--- START ---

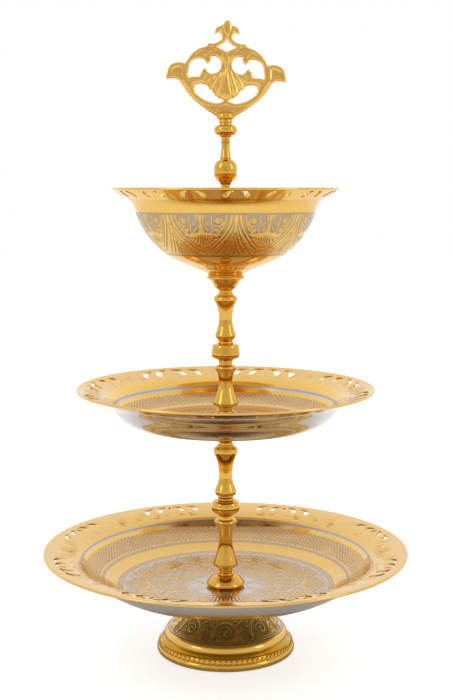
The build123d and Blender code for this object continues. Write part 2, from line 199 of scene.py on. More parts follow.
def line(pts, w, n=40):
    P = cubic(pts, max(0.3, 0.02 * 1.0)) if len(pts) > 2 else cubic(pts, 0.8)
    return P, np.full(len(P), float(w))


def dot(x, y, r):
    return np.array([[x, y], [x + 1e-3, y]]), np.array([2 * r, 2 * r])


def coverage(X, Y, ribbons, soft):
    """How far each point is inside the nearest ribbon, from 0 to 1, with a soft edge."""
    shape = X.shape
    Q = np.stack([X.ravel(), Y.ravel()], 1)
    best = np.full(len(Q), -1e9)
    for P, w in ribbons:
        lo, hi = P.min(0) - w.max() - 1, P.max(0) + w.max() + 1
        near = np.nonzero(((Q >= lo) & (Q <= hi)).all(1))[0]
        if not len(near):
            continue
        q = Q[near]
        val = np.full(len(near), -1e9)
        for i in range(len(P) - 1):
            d = P[i + 1] - P[i]
            L = max(d @ d, 1e-12)
            t = np.clip(((q - P[i]) @ d) / L, 0, 1)
            dist = np.hypot(*(q - P[i] - t[:, None] * d).T)
            val = np.maximum(val, 0.5 * (w[i] + (w[i + 1] - w[i]) * t) - dist)
        best[near] = np.maximum(best[near], val)
    return np.clip(0.5 + best / soft, 0, 1).reshape(shape)


def folded(a_deg, first, period):
    """Angle from the middle of the nearest repeat, without its sign."""
    return np.abs((a_deg - first + period / 2) % period - period / 2)


def signed_fold(a_deg, first, period):
    return (a_deg - first + period / 2) % period - period / 2


# ------------------------------------------------------------------ materials


def node(nt, kind, **kw):
    n = nt.nodes.new(kind)
    for k, v in kw.items():
        setattr(n, k, v)
    return n


def metal(name, light, deep, rough, grain=0.0, scale=90.0, dents=0.0, inlay_and_painted_shade=None, line_dark=None, stipple=None):
    """Polished metal: its colour and polish drift a little, with fine rubbed scratches.
    inlay: colours and roughness of the plated ground, and on the bottom dish's underside of the painted
    shade near the foot; line_dark: colour and strength of the dark seam round it; stipple: dots per metre, colour and
    share of punched dots in it."""
    mat = bpy.data.materials.new(name)
    mat.use_nodes = True
    nt = mat.node_tree
    bsdf = nt.nodes["Principled BSDF"]
    bsdf.inputs["Metallic"].default_value = 1.0
    tc = node(nt, "ShaderNodeTexCoord")
    cloud = node(nt, "ShaderNodeTexNoise")
    cloud.inputs["Scale"].default_value = scale
    cloud.inputs["Detail"].default_value = 5.0
    cloud.inputs["Roughness"].default_value = 0.6
    nt.links.new(tc.outputs["Object"], cloud.inputs["Vector"])
    mix = node(nt, "ShaderNodeMix", data_type="RGBA")
    mix.inputs[6].default_value = (*light, 1)
    mix.inputs[7].default_value = (*deep, 1)
    nt.links.new(cloud.outputs["Fac"], mix.inputs[0])
    fine = node(nt, "ShaderNodeTexNoise")
    fine.inputs["Scale"].default_value = 1400.0
    fine.inputs["Detail"].default_value = 3.0
    nt.links.new(tc.outputs["Object"], fine.inputs["Vector"])
    rr = node(nt, "ShaderNodeMapRange")
    rr.inputs["From Min"].default_value = 0.3
    rr.inputs["From Max"].default_value = 0.7
    rr.inputs["To Min"].default_value = rough[0]
    rr.inputs["To Max"].default_value = rough[1]
    nt.links.new(cloud.outputs["Fac"], rr.inputs["Value"])
    colour, roughness = mix.outputs[2], rr.outputs["Result"]
    if inlay_and_painted_shade:
        # the engraved bands are plated a second metal: the mesh carries how much; on the bottom dish's underside the
        # same mix is painted shade near the foot
        at = node(nt, "ShaderNodeAttribute", attribute_name="inlay_and_painted_shade")
        second = node(nt, "ShaderNodeMix", data_type="RGBA")
        second.inputs[6].default_value = (*inlay_and_painted_shade[0], 1)
        second.inputs[7].default_value = (*inlay_and_painted_shade[1], 1)
        nt.links.new(fine.outputs["Fac"], second.inputs[0])
        ground = second.outputs[2]
        if stipple:
            vor = node(nt, "ShaderNodeTexVoronoi")
            vor.inputs["Scale"].default_value = stipple[0]
            nt.links.new(tc.outputs["Object"], vor.inputs["Vector"])
            dots = node(nt, "ShaderNodeMapRange", interpolation_type="SMOOTHSTEP")
            dots.inputs["From Min"].default_value = stipple[2] - 0.10
            dots.inputs["From Max"].default_value = stipple[2] + 0.06
            dots.inputs["To Min"].default_value = 1.0
            dots.inputs["To Max"].default_value = 0.0
            nt.links.new(vor.outputs["Distance"], dots.inputs["Value"])
            third = node(nt, "ShaderNodeMix", data_type="RGBA")
            nt.links.new(dots.outputs["Result"], third.inputs[0])
            nt.links.new(ground, third.inputs[6])
            third.inputs[7].default_value = (*stipple[1], 1)
            ground = third.outputs[2]
        both = node(nt, "ShaderNodeMix", data_type="RGBA")
        nt.links.new(at.outputs["Fac"], both.inputs[0])
        nt.links.new(colour, both.inputs[6])
        nt.links.new(ground, both.inputs[7])
        if line_dark:
            # tarnish gathers where the plating meets the gilt: strongest half way
            half = node(nt, "ShaderNodeMath", operation="SUBTRACT")
            half.inputs[1].default_value = 0.5
            nt.links.new(at.outputs["Fac"], half.inputs[0])
            ab = node(nt, "ShaderNodeMath", operation="ABSOLUTE")
            nt.links.new(half.outputs[0], ab.inputs[0])
            seam = node(nt, "ShaderNodeMapRange", interpolation_type="SMOOTHSTEP")
            seam.inputs["From Min"].default_value = 0.16
            seam.inputs["From Max"].default_value = 0.48
            seam.inputs["To Min"].default_value = line_dark[1]
            seam.inputs["To Max"].default_value = 0.0
            nt.links.new(ab.outputs[0], seam.inputs["Value"])
            dark = node(nt, "ShaderNodeMix", data_type="RGBA")
            nt.links.new(seam.outputs["Result"], dark.inputs[0])
            nt.links.new(both.outputs[2], dark.inputs[6])
            dark.inputs[7].default_value = (*line_dark[0], 1)
            both = dark
        r2 = node(nt, "ShaderNodeMix", data_type="FLOAT")
        nt.links.new(at.outputs["Fac"], r2.inputs[0])
        nt.links.new(roughness, r2.inputs[2])
        r2.inputs[3].default_value = inlay_and_painted_shade[2]
        colour, roughness = both.outputs[2], r2.outputs[0]
    nt.links.new(colour, bsdf.inputs["Base Color"])
    nt.links.new(roughness, bsdf.inputs["Roughness"])
    bump = node(nt, "ShaderNodeBump")
    bump.inputs["Strength"].default_value = grain
    bump.inputs["Distance"].default_value = 0.0002
    nt.links.new(fine.outputs["Fac"], bump.inputs["Height"])
    last = bump
    if dents:
        soft = node(nt, "ShaderNodeTexNoise")
        soft.inputs["Scale"].default_value = 42.0
        soft.inputs["Detail"].default_value = 1.0
        nt.links.new(tc.outputs["Object"], soft.inputs["Vector"])
        b2 = node(nt, "ShaderNodeBump")
        b2.inputs["Strength"].default_value = dents
        b2.inputs["Distance"].default_value = 0.001
        nt.links.new(soft.outputs["Fac"], b2.inputs["Height"])
        nt.links.new(bump.outputs["Normal"], b2.inputs["Normal"])
        last = b2
    nt.links.new(last.outputs["Normal"], bsdf.inputs["Normal"])
    return mat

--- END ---

> _Directions for this task_
Produce the lines from the top of the listing through the "return np.array([[x, y], [x" line exactly as they appear, with no additional output.

> _Exercise result_
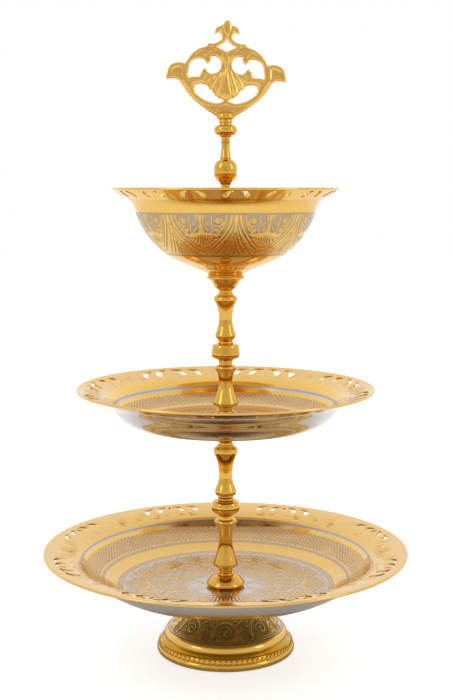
The build123d and Blender code for this object continues. Write part 2, from line 199 of scene.py on. More parts follow.
def line(pts, w, n=40):
    P = cubic(pts, max(0.3, 0.02 * 1.0)) if len(pts) > 2 else cubic(pts, 0.8)
    return P, np.full(len(P), float(w))


def dot(x, y, r):
    return np.array([[x, y], [x + 1e-3, y]]), np.array([2 * r, 2 * r])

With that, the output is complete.